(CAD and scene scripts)
################

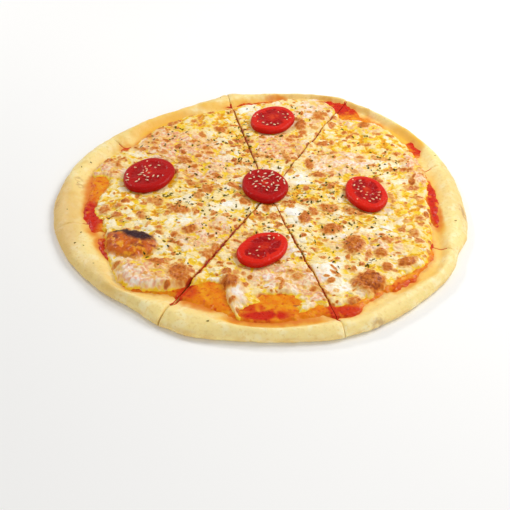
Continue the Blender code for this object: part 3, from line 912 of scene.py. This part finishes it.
def cheese_slice(number):
    """One slice's cheese, fine all over, with soft lips along its open cuts."""
    tip, directions = slice_rays(number, 160)
    reach = ray_length(tip, directions, CHEESE) + 5
    lengths = np.linspace(0.01, 1, 245)[:, None] * reach
    x, y = plan_points(tip, directions, lengths)
    z, fields = cheese_surface(x, y)
    for cut in (number, number + 1):
        angle, gap, opened = CUTS[cut % len(CUTS)]
        away = np.clip(cut_distance(cut, x, y) - gap, 0, 99)
        opened = opened * (0.35 + 0.65 * ramp(np.hypot(x, y), 25, 55))
        width = opened * (0.55 + 0.6 * ramp(waves(x, y, 9, 62), -0.5, 0.7))
        z = z - 1.6 * opened * ramp(away, 2.2 * width + 0.1, 0) * ramp(fields["cover"], 0, 3)
        edge = ramp(away, 1.6 * width + 0.1, 0)
        fields["oil"] = np.maximum(fields["oil"], 0.9 * edge)
        toasted = 0.8 * edge * ramp(waves(x, y, 5, 64), -0.2, 0.3)
        fields["brown"] = np.maximum(fields["brown"], toasted)
        gash = ramp(away, 1.2 * width, 0.3 * width) * opened
        if (number, cut) in RAISED_LIPS:
            z = z + 1.7 * ramp(away, 6, 0.8) * ramp(fields["cover"], 0, 5) * opened
            gash = 0 * gash
        fields["gash"] = np.maximum(fields.get("gash", 0), gash)
    z = np.maximum(z, CHEESE_BOTTOM + 0.1)
    bottom_z = np.full((1, x.shape[1]), CHEESE_BOTTOM)
    x, y = (np.concatenate([v, v[-1:]]) for v in (x, y))
    z = np.concatenate([z, bottom_z])
    del fields["cover"]
    fields = {name: np.concatenate([v, v[-1:]]) for name, v in fields.items()}
    return slice_mesh(f"cheese_layer_{number + 1}", tip, x, y, z, fields,
                      (float(z[0].mean()), CHEESE_BOTTOM), cheese)


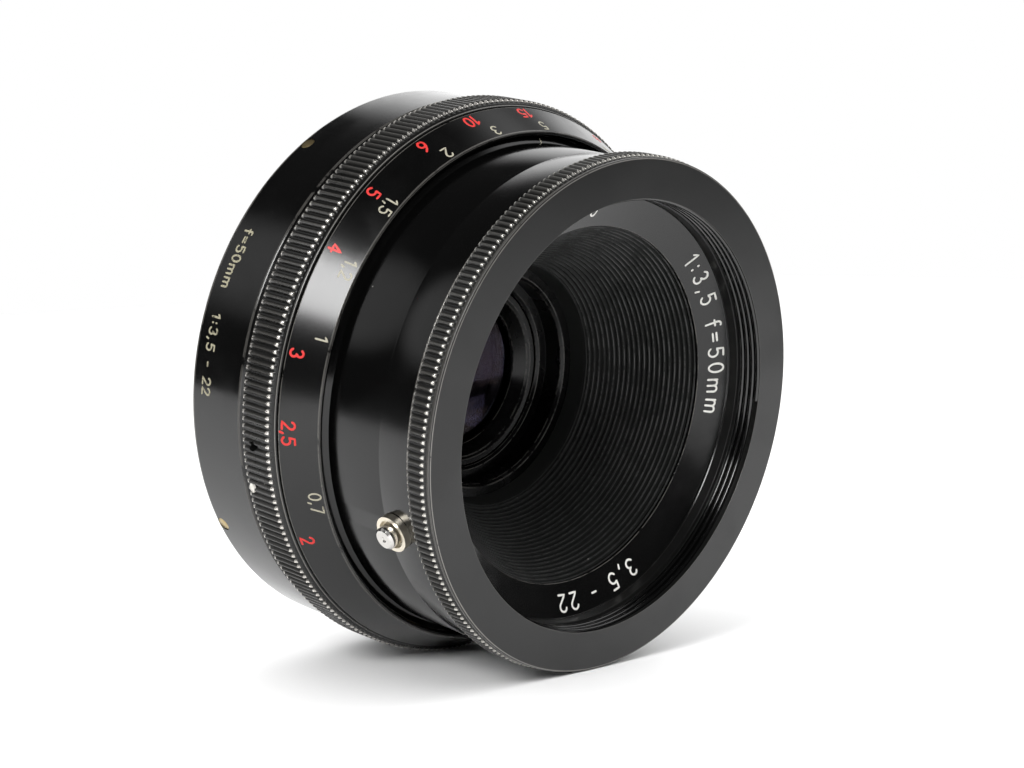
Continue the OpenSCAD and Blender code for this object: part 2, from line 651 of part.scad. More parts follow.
rear_flange();
flange_screws();
rear_collar();
collar_screws();
bearing_housing();
guide_tube();
guide_screws();
guide_keys();
thrust_washer();
focus_grip_ring();
distance_scale_ring();
focusing_helicoid();
helicoid_retaining_ring();
grip_screws();
focus_stop_pin();
front_barrel();
index_skirt();
barrel_helicoid();
lens_tube();
bulkhead_screws();
filter_bezel_ring();
name_ring();
ribbed_baffle();
front_cell();
front_keeper_ring();
front_element();
element_spacer();
second_element();
iris_housing();
iris_screws();
rear_cell();
rear_doublet_front();
rear_doublet_back();
rear_keeper_ring();
release_boss();
aperture_ring();
aperture_drive_fork();
iris_drive_ring();
iris_blade_1();
iris_blade_2();
iris_blade_3();
iris_blade_4();
iris_blade_5();
iris_blade_6();
release_plunger();
release_spring();
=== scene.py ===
"""Visual model of a manual-focus lens head in black lacquer, with knurled and engraved rings.

Stations run forward along -Y from the rear mounting face, and clock angles run clockwise from +Z
as seen from the front. Sizes in the classes are millimetres, and every mesh is made in metres.
"""

import logging
import math
from collections.abc import Callable, Iterable, Mapping, Sequence
from dataclasses import dataclass, field
from enum import Enum
from functools import cache
from typing import ClassVar
import bmesh
import bpy
from mathutils import Matrix, Vector


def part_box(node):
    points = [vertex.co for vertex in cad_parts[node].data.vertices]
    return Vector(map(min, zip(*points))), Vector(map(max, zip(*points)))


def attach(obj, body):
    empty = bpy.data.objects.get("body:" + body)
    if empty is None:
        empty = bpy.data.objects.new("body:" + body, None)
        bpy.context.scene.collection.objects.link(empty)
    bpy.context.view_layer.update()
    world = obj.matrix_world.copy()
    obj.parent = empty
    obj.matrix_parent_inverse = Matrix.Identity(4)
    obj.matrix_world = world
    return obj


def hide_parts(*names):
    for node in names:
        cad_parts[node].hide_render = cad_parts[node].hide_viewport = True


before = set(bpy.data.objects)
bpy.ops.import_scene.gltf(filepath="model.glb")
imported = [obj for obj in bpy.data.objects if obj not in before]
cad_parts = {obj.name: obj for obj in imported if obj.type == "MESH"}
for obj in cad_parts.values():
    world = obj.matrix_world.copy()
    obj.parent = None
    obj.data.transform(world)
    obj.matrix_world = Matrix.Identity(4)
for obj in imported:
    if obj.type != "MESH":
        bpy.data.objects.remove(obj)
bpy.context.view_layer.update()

LOG = logging.getLogger("lens")
MM = 0.001
SMOOTH_ANGLE = math.radians(38)
RING_SEGMENTS = 320
TIP = 1e-5
MERGE = 1e-7

Point2 = tuple[float, float]
Colour = tuple[float, float, float]
Hole = tuple[Vector, Vector, float]
Placement = Callable[[float, float, float], Vector]


def on_axis(radius: float, station: float, clock: float) -> Vector:
    """Point given in lens terms.

    Args:
        radius: Distance from the optical axis, in millimetres.
        station: Distance in front of the mounting face, in millimetres.
        clock: Clock angle in degrees.

    Returns:
        The point in metres.
    """
    turn = math.radians(clock)
    return Vector((radius * math.sin(turn), -station, radius * math.cos(turn))) * MM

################

| PROBLEM STATEMENT |
Both the line with "ribbed_baffle();" and the line with "bpy.context.scene.collection.objects.link(empty)" belong in the extract, along with every line between them; set down those lines exactly and only.

| THE REPLY |
ribbed_baffle();
front_cell();
front_keeper_ring();
front_element();
element_spacer();
second_element();
iris_housing();
iris_screws();
rear_cell();
rear_doublet_front();
rear_doublet_back();
rear_keeper_ring();
release_boss();
aperture_ring();
aperture_drive_fork();
iris_drive_ring();
iris_blade_1();
iris_blade_2();
iris_blade_3();
iris_blade_4();
iris_blade_5();
iris_blade_6();
release_plunger();
release_spring();
=== scene.py ===
"""Visual model of a manual-focus lens head in black lacquer, with knurled and engraved rings.

Stations run forward along -Y from the rear mounting face, and clock angles run clockwise from +Z
as seen from the front. Sizes in the classes are millimetres, and every mesh is made in metres.
"""

import logging
import math
from collections.abc import Callable, Iterable, Mapping, Sequence
from dataclasses import dataclass, field
from enum import Enum
from functools import cache
from typing import ClassVar
import bmesh
import bpy
from mathutils import Matrix, Vector


def part_box(node):
    points = [vertex.co for vertex in cad_parts[node].data.vertices]
    return Vector(map(min, zip(*points))), Vector(map(max, zip(*points)))


def attach(obj, body):
    empty = bpy.data.objects.get("body:" + body)
    if empty is None:
        empty = bpy.data.objects.new("body:" + body, None)
        bpy.context.scene.collection.objects.link(empty)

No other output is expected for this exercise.